The freedom to assemble endless digital miscellanies is arguably only a symptom of today's economic order, in which amassing vast personal fortunes threatens the liberty of ordinary citizens. The Wella tycoon Thomas Olbricht's Wunderkammer is a case in point. This is on display in his Berlin gallery, called simply "ME"—for "Moving Energies"—and features a large number of skulls which, Olbricht has said in interviews, signify his preoccupation with his own mortality. Welcome to the early-modern 21st century, where princely fortunes allow individual collectors to parade their private neuroses as public exhibitions, with the Wunderkammer heralding a turn from the public museum back to the aristocratic chamber.
Snowden's disclosures raise questions about the collusion between the state and private enterprise in managing big data.

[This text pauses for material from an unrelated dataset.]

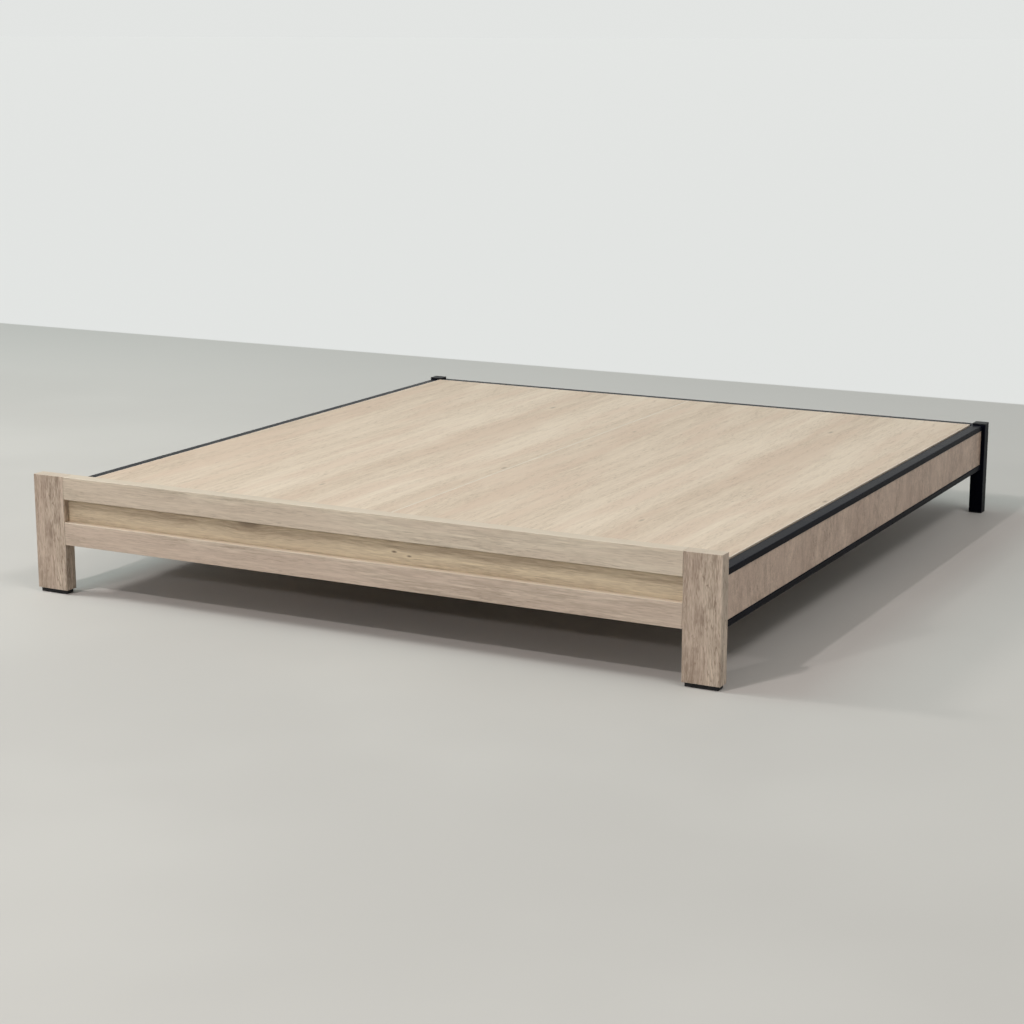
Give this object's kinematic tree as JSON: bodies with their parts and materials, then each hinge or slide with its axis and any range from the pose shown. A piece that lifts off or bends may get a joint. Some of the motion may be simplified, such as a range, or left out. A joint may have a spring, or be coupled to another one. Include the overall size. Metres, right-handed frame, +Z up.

The vision here is indeed one of total knowledge for the security state and private corporations, which know more and more about us, while we know less and less about them. Evgeny Morozov puts the problem bluntly: "Is smart making us dumb?"
As wealth and influence continue to be narrowed from public to private in our new Gilded Age, the value of curiosity once again comes into focus. It offers an attractive antidote to the mindless instrumentalism of much contemporary capitalist culture. But now's the time for curiosity to rediscover its political heritage, before it becomes irrelevant to a new generation in need of action, not just play.